WHAT IS BEING ASKED: Repeat everything from the line holding "Continue the OpenSCAD" to the line holding "CORE_STRENGTH, SHADE_STRENGTH = 0.5, 0.45", inclusive, exactly. Leave out the rest.

DATA LINES:

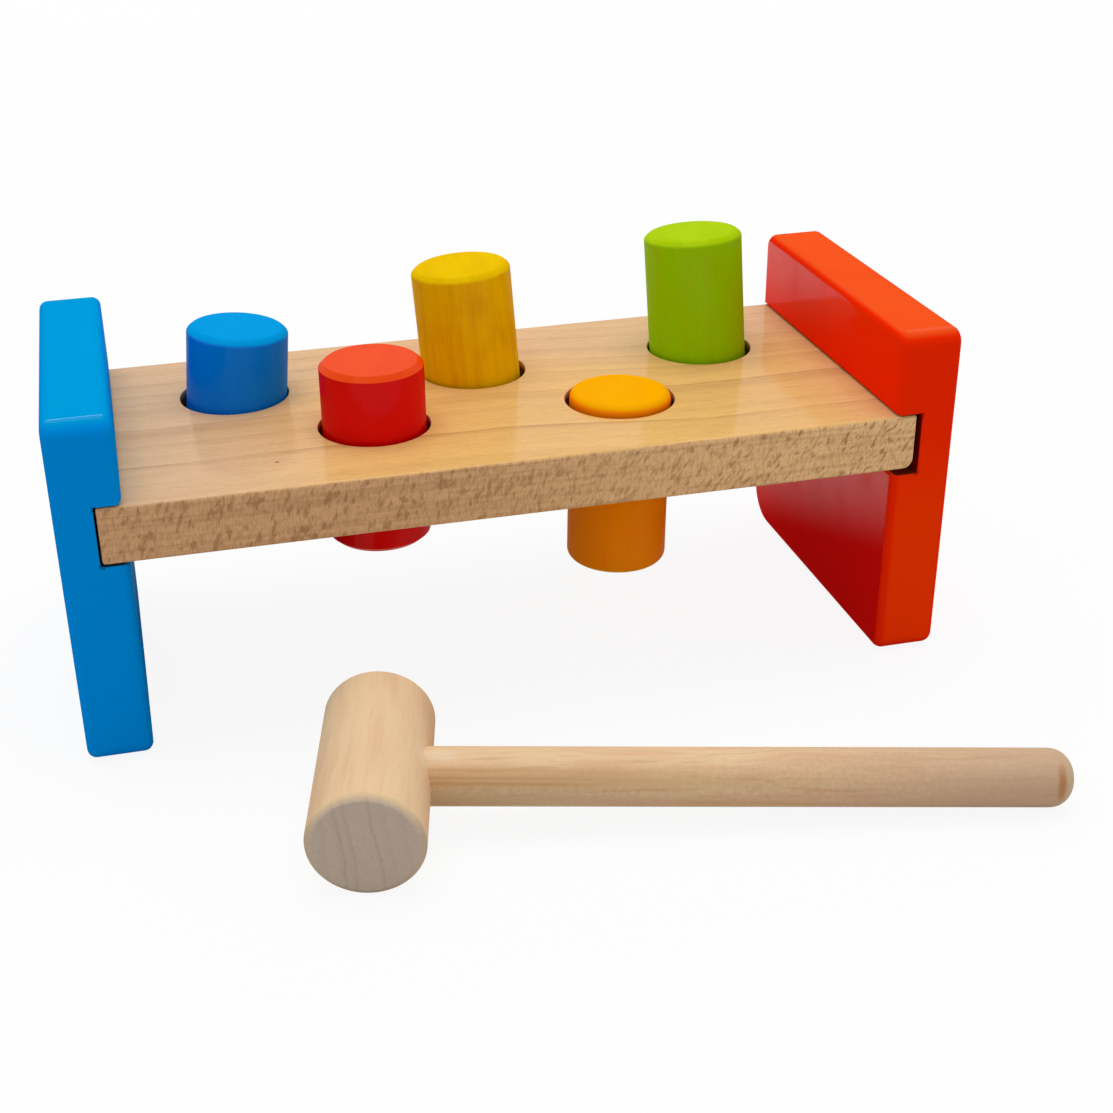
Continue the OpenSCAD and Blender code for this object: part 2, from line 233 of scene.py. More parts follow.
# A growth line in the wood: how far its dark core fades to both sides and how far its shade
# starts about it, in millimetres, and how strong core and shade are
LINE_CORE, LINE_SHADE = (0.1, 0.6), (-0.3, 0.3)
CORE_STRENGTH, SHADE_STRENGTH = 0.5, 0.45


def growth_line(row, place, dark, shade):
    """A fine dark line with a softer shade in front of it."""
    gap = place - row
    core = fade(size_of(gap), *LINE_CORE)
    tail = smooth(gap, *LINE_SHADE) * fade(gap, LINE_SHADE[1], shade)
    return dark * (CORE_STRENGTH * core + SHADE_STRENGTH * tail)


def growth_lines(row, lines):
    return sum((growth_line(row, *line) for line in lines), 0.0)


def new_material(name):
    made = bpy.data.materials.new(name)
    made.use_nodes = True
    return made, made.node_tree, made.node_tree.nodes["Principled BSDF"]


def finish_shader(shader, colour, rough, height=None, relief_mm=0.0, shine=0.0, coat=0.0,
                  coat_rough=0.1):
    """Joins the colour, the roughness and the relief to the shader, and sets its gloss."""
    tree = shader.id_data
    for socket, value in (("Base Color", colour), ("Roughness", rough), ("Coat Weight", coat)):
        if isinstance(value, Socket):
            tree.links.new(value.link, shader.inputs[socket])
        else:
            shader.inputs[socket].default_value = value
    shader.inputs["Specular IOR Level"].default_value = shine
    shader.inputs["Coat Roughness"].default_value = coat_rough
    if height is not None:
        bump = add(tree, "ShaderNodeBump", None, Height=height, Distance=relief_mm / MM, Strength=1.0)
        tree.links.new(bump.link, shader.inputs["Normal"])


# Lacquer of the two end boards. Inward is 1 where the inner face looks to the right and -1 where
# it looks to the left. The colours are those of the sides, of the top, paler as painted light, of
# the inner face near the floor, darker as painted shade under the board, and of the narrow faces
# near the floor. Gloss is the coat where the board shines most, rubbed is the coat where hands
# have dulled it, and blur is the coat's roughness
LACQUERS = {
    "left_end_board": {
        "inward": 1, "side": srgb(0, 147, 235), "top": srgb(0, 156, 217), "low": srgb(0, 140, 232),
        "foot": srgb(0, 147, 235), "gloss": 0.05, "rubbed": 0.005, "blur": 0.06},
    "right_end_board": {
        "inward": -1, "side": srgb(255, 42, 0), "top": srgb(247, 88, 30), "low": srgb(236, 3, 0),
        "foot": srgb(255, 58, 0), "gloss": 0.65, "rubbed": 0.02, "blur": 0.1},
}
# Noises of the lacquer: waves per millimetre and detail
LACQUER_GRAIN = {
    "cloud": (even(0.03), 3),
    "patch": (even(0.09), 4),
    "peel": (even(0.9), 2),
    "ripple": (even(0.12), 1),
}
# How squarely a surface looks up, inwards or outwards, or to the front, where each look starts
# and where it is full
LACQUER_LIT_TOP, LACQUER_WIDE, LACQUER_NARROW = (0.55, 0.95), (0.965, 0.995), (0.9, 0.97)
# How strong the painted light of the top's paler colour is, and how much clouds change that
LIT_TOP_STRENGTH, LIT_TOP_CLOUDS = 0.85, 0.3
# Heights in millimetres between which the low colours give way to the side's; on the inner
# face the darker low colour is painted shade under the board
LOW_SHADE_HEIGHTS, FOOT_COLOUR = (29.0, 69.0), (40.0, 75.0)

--

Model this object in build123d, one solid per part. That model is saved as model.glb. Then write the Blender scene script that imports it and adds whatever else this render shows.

==

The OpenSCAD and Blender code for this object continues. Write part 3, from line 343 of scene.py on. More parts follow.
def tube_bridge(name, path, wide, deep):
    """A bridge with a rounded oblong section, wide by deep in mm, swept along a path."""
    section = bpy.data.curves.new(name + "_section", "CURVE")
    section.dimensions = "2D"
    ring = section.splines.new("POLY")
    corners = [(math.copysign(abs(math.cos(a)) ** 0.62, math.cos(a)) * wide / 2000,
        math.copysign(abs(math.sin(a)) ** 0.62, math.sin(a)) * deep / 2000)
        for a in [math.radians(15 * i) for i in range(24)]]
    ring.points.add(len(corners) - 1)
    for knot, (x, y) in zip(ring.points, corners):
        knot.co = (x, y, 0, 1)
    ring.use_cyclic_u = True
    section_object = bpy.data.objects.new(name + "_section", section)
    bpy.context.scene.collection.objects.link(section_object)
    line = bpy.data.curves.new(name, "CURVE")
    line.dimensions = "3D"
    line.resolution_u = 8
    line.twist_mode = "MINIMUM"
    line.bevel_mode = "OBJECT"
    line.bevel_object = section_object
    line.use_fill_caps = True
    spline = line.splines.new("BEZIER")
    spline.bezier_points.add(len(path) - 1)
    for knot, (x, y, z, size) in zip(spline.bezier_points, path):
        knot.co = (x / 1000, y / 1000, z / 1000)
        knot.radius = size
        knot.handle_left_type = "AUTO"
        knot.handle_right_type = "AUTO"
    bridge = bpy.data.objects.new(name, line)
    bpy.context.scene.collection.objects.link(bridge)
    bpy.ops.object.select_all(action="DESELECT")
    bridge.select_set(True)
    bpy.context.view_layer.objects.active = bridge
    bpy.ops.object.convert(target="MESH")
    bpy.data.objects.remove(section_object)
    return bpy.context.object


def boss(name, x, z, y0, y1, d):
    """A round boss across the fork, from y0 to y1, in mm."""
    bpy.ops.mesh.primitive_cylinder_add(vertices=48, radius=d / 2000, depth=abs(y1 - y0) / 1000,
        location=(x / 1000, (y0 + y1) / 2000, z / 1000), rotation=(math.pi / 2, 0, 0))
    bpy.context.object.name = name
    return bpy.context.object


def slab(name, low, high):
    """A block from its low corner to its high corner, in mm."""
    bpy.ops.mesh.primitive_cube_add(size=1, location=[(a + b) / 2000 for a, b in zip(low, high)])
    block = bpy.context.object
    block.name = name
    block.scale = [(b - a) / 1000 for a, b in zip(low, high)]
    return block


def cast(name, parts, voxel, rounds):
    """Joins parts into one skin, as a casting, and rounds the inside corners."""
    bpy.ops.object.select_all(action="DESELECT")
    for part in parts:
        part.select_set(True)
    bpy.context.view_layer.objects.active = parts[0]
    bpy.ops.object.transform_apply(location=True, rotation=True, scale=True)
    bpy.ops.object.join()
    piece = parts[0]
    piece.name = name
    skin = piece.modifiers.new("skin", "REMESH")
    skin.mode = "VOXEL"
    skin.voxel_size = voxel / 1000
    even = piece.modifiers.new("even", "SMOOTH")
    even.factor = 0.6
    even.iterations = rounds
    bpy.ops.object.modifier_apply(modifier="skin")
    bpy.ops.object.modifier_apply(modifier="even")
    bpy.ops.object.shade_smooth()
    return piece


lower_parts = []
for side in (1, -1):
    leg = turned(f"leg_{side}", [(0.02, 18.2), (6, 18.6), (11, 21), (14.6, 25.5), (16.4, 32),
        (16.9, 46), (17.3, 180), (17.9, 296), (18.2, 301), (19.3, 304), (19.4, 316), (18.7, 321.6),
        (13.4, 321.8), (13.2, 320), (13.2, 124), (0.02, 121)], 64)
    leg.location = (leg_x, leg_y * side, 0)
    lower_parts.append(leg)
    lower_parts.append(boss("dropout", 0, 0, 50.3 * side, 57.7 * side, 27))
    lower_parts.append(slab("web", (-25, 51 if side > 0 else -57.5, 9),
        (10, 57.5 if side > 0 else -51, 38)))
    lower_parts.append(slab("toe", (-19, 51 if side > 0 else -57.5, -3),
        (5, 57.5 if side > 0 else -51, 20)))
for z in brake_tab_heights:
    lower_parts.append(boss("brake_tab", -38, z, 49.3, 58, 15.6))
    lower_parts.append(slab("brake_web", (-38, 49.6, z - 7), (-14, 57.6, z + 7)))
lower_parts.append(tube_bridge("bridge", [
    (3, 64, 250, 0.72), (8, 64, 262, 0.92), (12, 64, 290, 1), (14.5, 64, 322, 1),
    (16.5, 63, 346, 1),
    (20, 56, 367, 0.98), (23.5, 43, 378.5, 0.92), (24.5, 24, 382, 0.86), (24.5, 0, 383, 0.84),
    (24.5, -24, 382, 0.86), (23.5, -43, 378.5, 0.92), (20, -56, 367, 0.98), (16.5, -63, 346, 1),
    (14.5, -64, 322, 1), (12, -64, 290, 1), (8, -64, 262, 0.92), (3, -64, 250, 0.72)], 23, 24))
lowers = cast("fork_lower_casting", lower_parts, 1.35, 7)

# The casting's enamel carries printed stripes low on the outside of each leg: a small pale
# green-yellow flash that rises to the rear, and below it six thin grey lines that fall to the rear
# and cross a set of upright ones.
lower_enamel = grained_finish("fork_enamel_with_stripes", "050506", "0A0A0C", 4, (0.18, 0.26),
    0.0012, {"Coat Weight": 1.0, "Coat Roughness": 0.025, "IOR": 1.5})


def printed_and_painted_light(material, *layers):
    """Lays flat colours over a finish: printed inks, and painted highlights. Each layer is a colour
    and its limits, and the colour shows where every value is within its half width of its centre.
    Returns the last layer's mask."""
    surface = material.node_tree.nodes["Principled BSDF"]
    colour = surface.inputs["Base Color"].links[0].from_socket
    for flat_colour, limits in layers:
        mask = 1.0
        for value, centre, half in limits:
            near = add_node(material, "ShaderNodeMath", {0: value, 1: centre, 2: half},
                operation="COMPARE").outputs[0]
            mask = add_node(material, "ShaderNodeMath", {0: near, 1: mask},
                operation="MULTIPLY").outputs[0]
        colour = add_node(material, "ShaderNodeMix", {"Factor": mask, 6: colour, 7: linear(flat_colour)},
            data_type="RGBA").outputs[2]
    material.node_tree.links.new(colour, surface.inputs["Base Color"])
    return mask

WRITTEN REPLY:
Continue the OpenSCAD and Blender code for this object: part 2, from line 233 of scene.py. More parts follow.
# A growth line in the wood: how far its dark core fades to both sides and how far its shade
# starts about it, in millimetres, and how strong core and shade are
LINE_CORE, LINE_SHADE = (0.1, 0.6), (-0.3, 0.3)
CORE_STRENGTH, SHADE_STRENGTH = 0.5, 0.45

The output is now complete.